Tuesday, May 28, 2013

A Study in Ephesians: Pt. 9, Ephesians 1:15-23

At the end of Ephesians 1:19 (HCSB), there is the phrase "according to the working of His vast strength." I was wondering what specifically was according to God's strength or power. As I mentioned in part 8 on Ephesians, verses 15-21 are one sentence in the Greek. Since the ESV translates this passage as one sentence, I thought it would be useful to consider the section as a whole to try and discover the meaning of the "according to" phrase. One note before I proceed with that, though. The ESV's rendering of verse 15 could almost be read as stating that the only reason Paul is giving unceasing thanks for the Ephesians is because of their faith and love. Based on the structure of the Greek words themselves, I don't think the translators chose the best wording for that first part of verse 15, but I include the whole passage here for context.

Similar to diagramming sentences in high school English class, I sectioned this passage off in a way that I believe identifies the various side clauses that Paul is famous for using. I think that will help in discerning what the "according to" phrase is referring to.

15 For this reason,
    • because I have heard of your faith in the Lord Jesus and your love toward all the saints, 
  • 16 I do not cease to give thanks for you, remembering you in my prayers, 
    • 17 that the God of our Lord Jesus Christ, the Father of glory, may give you the Spirit of wisdom and of revelation in the knowledge of him, 18 having the eyes of your hearts enlightened, 
        • that you may know what is the hope to which he has called you, 
        • what are the riches of his glorious inheritance in the saints, 
        • 19 and what is the immeasurable greatness of his power toward us who believe,
      • according to the working of his great might 
        • 20 that he worked in Christ 
          • when he raised him from the dead 
          • and seated him at his right hand in the heavenly places, 
            • 21 far above all rule and authority and power and dominion, 
            • and above every name that is named, 
            • not only in this age but also in the one to come. 
  • 22 And he put all things under his feet and gave him as head over all things to the church, 23 which is his body, the fullness of him who fills all in all.
This tabbed outline is obviously just my interpretation of the structure of the passage, but I feel it is an accurate representation of Paul's thought process. What it illustrates is that I see the "according to" passage as referring to verses 17-18a. In other words, it is according to the work of His great might that the Father will give us the Spirit of wisdom and of revelation in the knowledge of Him.

Paul is praying for God to give the Ephesians the Spirit of wisdom and of revelation specifically according to the working of His great might.
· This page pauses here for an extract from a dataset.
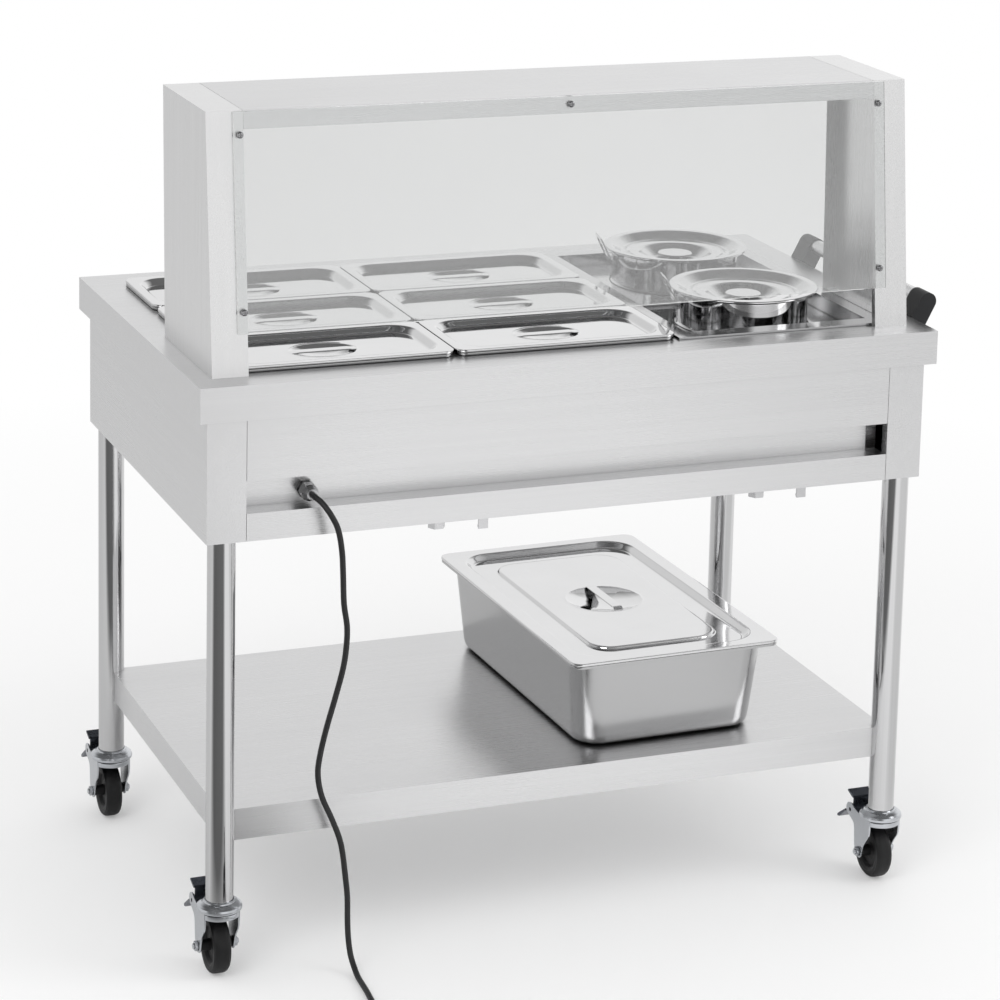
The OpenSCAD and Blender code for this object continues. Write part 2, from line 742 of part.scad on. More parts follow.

This stands in stark contrast to where the world looks to find wisdom and understanding (e.g. science, internal enlightenment). And it is so easy to believe that what we as disciples know and understand about God and the Word is borne out of our own minds. But the Word is filled with admonitions to not rely on human wisdom and understanding. Here are just two:

5 Trust in the Lord with all your heart,
and do not rely on your own understanding;
6 think about Him in all your ways,
and He will guide you on the right paths.
Proverbs 3

1 Corinthians 1:25 because God’s foolishness is wiser than human wisdom, and God’s weakness is stronger than human strength.

Wherever you are in life right now, whatever decisions you may face, you should be daily asking God for wisdom and understanding. And you must recognize that only the wisdom that comes from God is worth having and depending on. If the understanding you have is not "according to the working of His vast strength," then it is nothing more than human foolishness.